A few illustrations of patterns to look for when using Wireshark to understand poor network performance. I’ve already touched upon this topic in the past, but this time I just want to share a couple of screenshots with a few comments.
This is an example of graph in Statistics -> TCP Stream Graphs -> Round Trip Time menu for a network packet capture of slow Data Guard traffic.
Before we go any further, let me clarify that the term “round trip time” is not very accurate here, as it does not characterise the time taken by a packet to travel its destination and back, but can also include various server-side delays.
Now let’s look at the graph. You can roughly split it into two big areas: first 30-40 seconds, and the rest. Let’s start with “the rest”. It looks like a forest with a bunch of “trees” of approximately 200 ms height, and some substrate of “grass and bushes” of much lower height (from a few ms to a few tens of ms). What’s the significance of 200 ms? It’s default value of TCP retransmission timeout (RTO) in Linux which basically tells you how long TCP waits until resending a packet if it fails to receive an ACK on time.

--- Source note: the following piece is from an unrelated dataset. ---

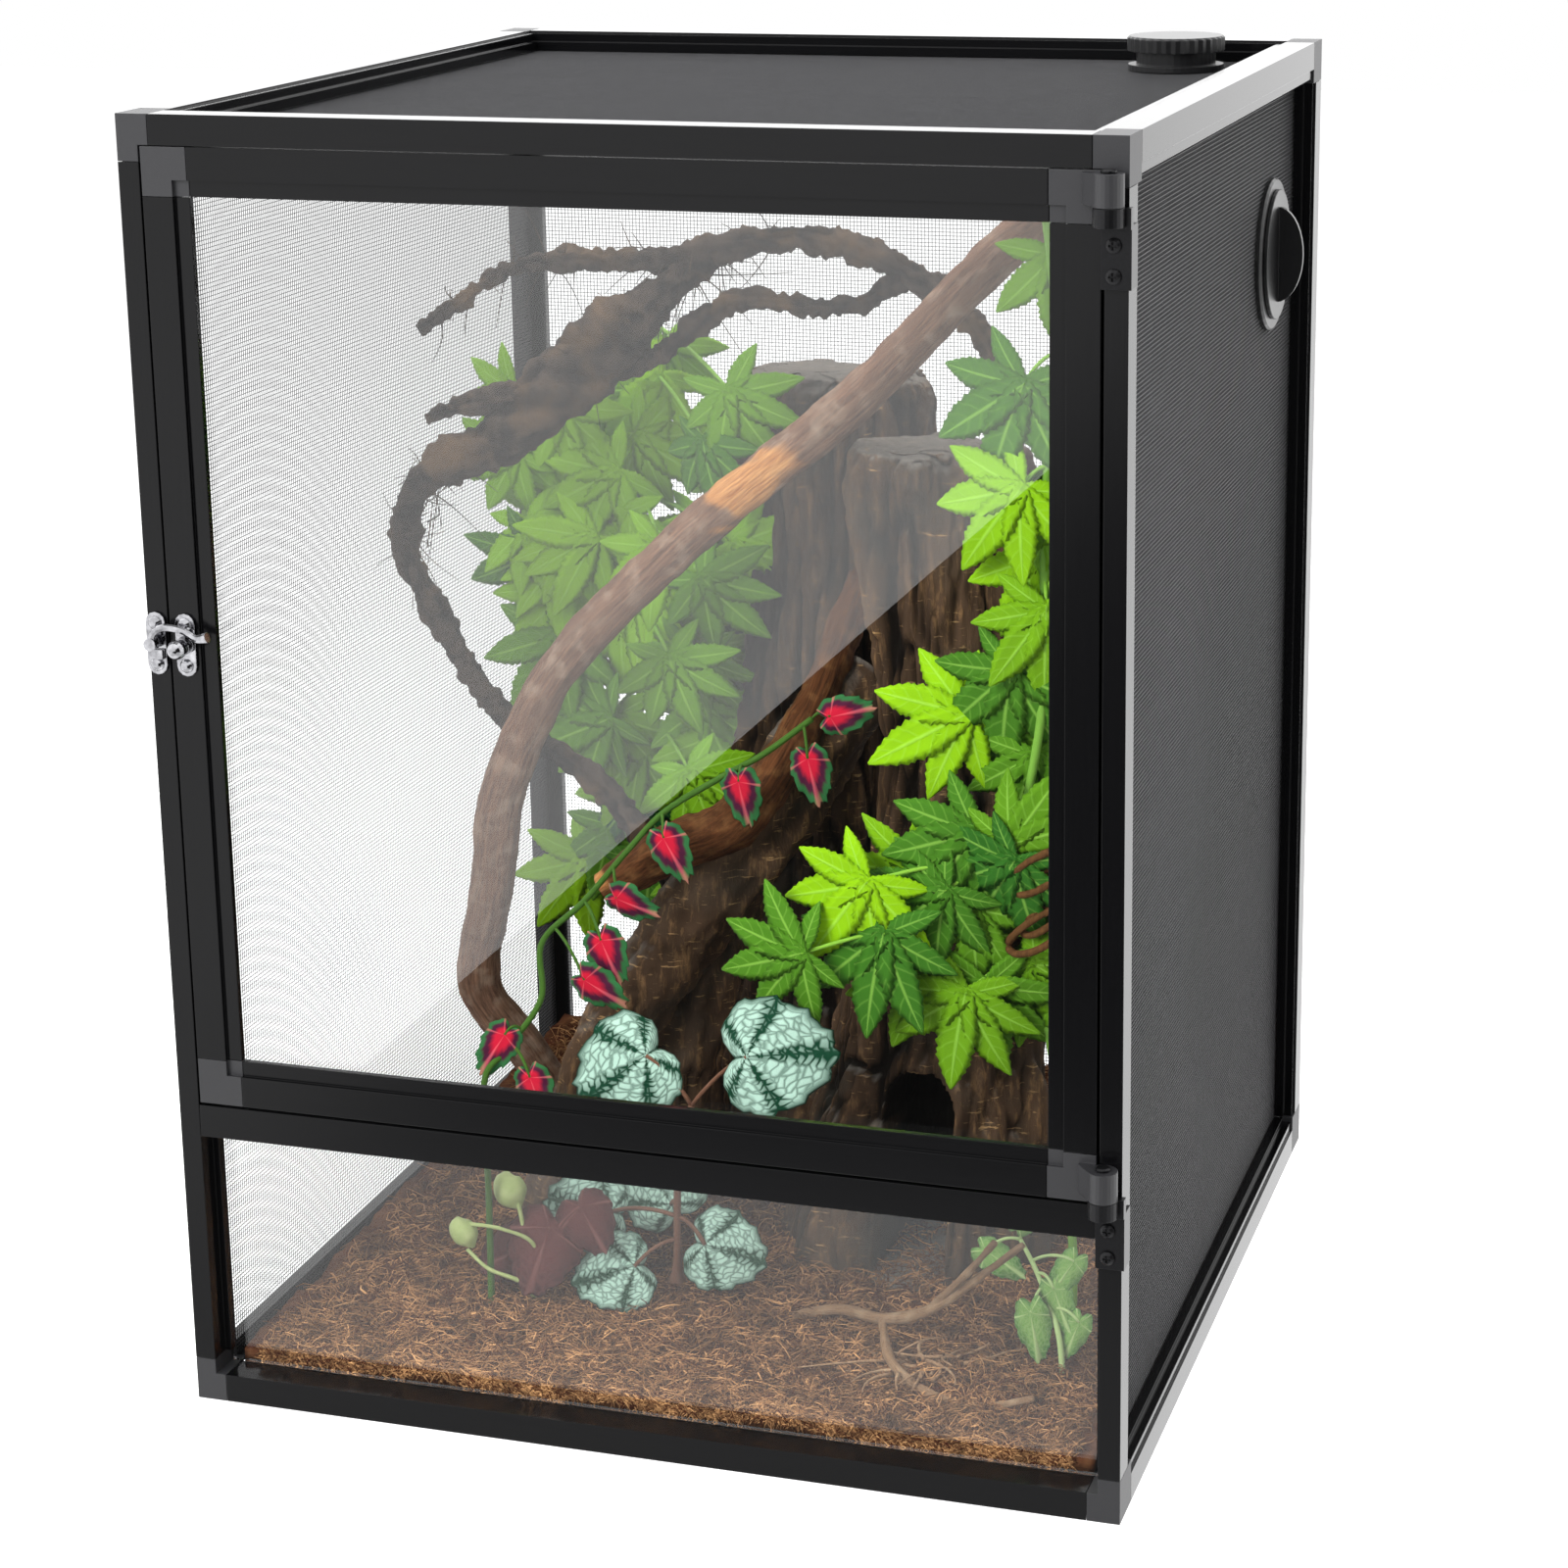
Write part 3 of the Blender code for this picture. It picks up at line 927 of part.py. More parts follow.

So the number of “trees” on this picture tells you how many timeout-based retransmissions you have in the capture. There are other kinds of retransmissions (e.g. so called “fast retransmissions” based on a certain number of duplicate ACKs), but they can be triggered by things other than packet loss (for example, out-of-order arrival over parallel network paths).
What about the first 30-40 seconds area? The height of the “trees” varies, and it looks like it varies slowly and in patterns, not just randomly. If we zoom in, we’ll see a bunch of dents each looking like this:
Now that’s interesting. Not only the shape is almost an ideal straight line, but also it’s slope is almost exactly 45 degrees if you plot it to scale. This means that the packets are being accumulated somewhere in the network, and then released all at once — evidence of either traffic shaping, or intermittent malfunction of one of the links.
And another graph — Statistics -> TCP Stream Graphs -> Window Scaling.
To put it simply, TCP congestion window is the number of packets in-flight at any given moment in time. When TCP encounters what it interprets as a “congestion event” (such as a series of duplicate ACKs), it responds by reducing the window to avoid making the congestion worse.
When packet loss is low, you would expect to see the window scaling graph to look differently: with peaks less regularly shaped and clustered around much higher values. That is because you are sending everything you have to send — when there’s little data for the application to transfer, the congestion window may look small, but as soon as data appears, transmission scales up very quickly.
On a lossy network, congestion window changes slowly, in smooth patterns, and frequently stays at very low values, at times dropping to values as low as 4 MSS (e.g. 1460×4=5840 bytes for MSS=1460).
This should hopefully give some insight into how packet loss translates into slow performance for reliable data transfer protocols like TCP. When people talk about loss of performance due to transmits, they sometimes imagine time being wasted not sending the data waiting for ACKs. In reality, however, it’s a relatively small effect. In this capture, the number of timeout-based retransmits is something about 100 — multiply it by typical timeout of 200ms, and you get that you spent about 20 out of 180 seconds in timeouts, i.e. that accounts for just 10% loss of the performance.
The indirect consequence of retransmissions can be much higher than that. For example, when the congestion window drops to 4 MSS, assuming 1460 MSS, and 1 ms latency, this means that you can only send 5840 bytes of data before receiving ACKs, which would take 1 ms, i.e. your throughput is limited to 6 MB/s — if you’re on 10+ Gbit/s network and you are using a significant part of the bandwidth, this will have a devastating effect on the application (and/or the database). Over time, the congestion window will grow, but the next congestion event will cause it to shrink again (the exact new value depending on the nature of the event). This is the mechanism behind the so-called Mathis equation (throughput < MSS/sqrt(p)/RTT, where p is packet loss).